As we learned in the last lesson, the production possibilities curve shows the relationship between two options (one on the x-axis, the other on the y-axis) and how the opportunity cost of obtaining one over the other changes.

We also learned that opportunity cost tends to increase as the production of a good increases, giving the curve its shape.

However, there are cases in which the production possibilities curve is not curved.

For example, let us assume that the production abilities of Super Snacks change such that their new combinations of production are as shown in the table.


If we analyze the opportunity cost from point to point within the table, we can notice a clear trend: for every taco produced, the production of 4 burritos is foregone each and every time. This is a situation in which a pair of goods has a constant opportunity cost.

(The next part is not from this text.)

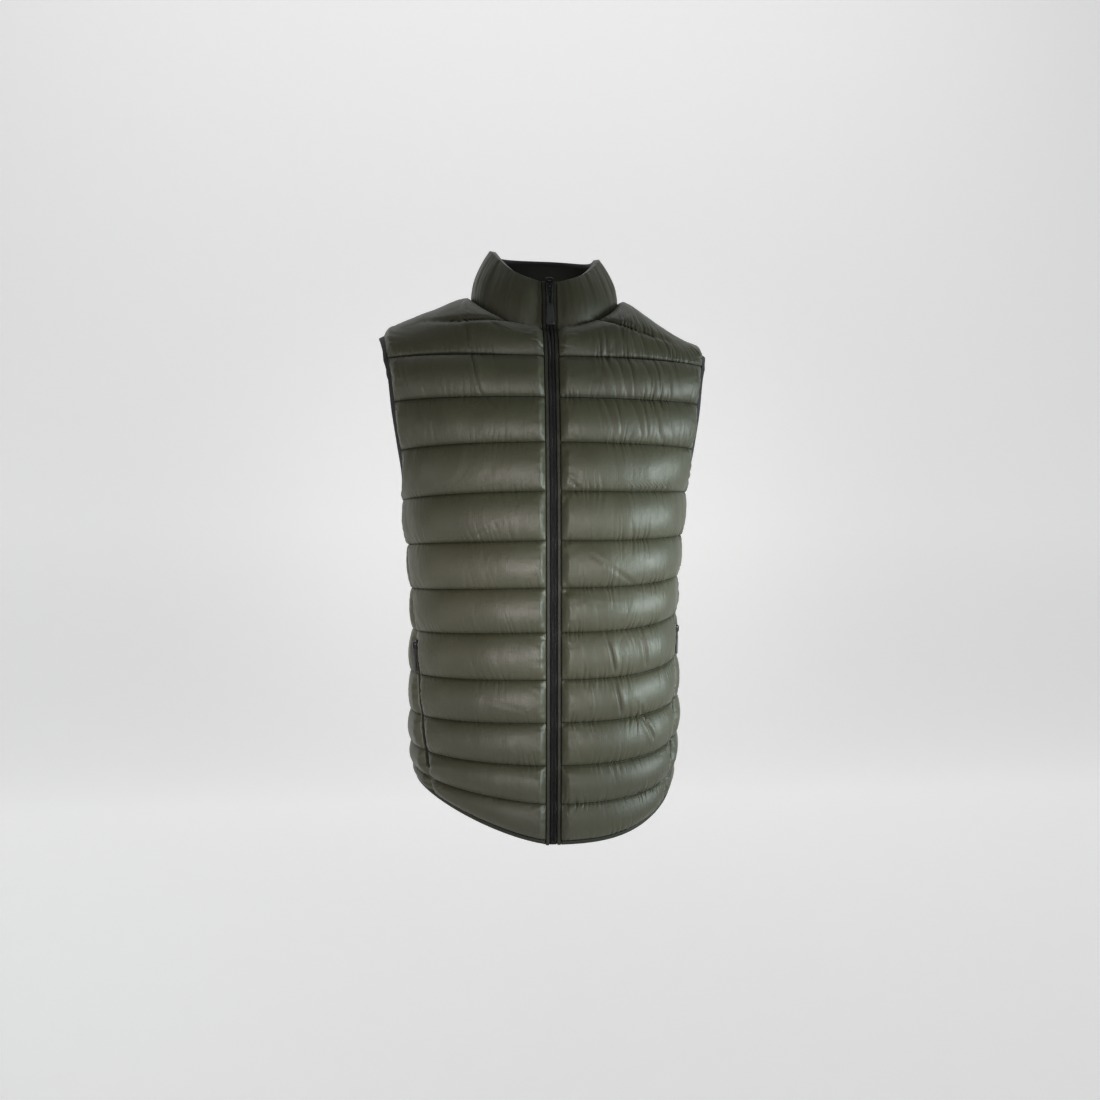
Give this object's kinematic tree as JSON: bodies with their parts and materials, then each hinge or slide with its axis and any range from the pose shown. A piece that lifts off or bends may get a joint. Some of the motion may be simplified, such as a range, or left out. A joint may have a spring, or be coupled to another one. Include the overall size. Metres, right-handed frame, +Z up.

These production combinations are also shown in the graph above. As you can see, this production possibilities curve is not a curve but rather a straight line, which represents the constant opportunity cost of these two goods.

However, this is quite unrealistic.

Now, let's view another variation of the production possibilities curve. Let's assume that Super Snack's machinery somehow allows them to produce 8 burritos regardless of how many tacos they decide to produce.


In this case, there is zero opportunity cost for producing burritos. This situation is impossible, but let's look at the production possibilities curve for this scenario.


As you can see, there is a constant slope of zero, which demonstrates that there is no opportunity cost for producing burritos. This is another example of the fact that the behavior of the slope of a production possibilities curve demonstrates which type of curve it is.

The two variations of production possibilities curves which we learned are largely theoretical (with the zero opportunity cost curve being extremely improbable), but are still useful as they characterize the relationship between slope and type of production possibilities curve.

In future lessons, we will explore how the production possibilities can be shifted.

Key Terms
Constant Opportunity Cost - A situation in which the cost of producing an additional unit of a product does not change, regardless of how many units are produced.

Zero Opportunity Cost - A situation in which there is no cost of producing an additional unit of a product.

Review Question(s)
5. Which of these situations is most common and realistic?
     a) A production possibilities curve with increasing opportunity cost.
     b) A production possibilities curve with zero opportunity cost.
     c) A production possibilities curve with constant opportunity cost.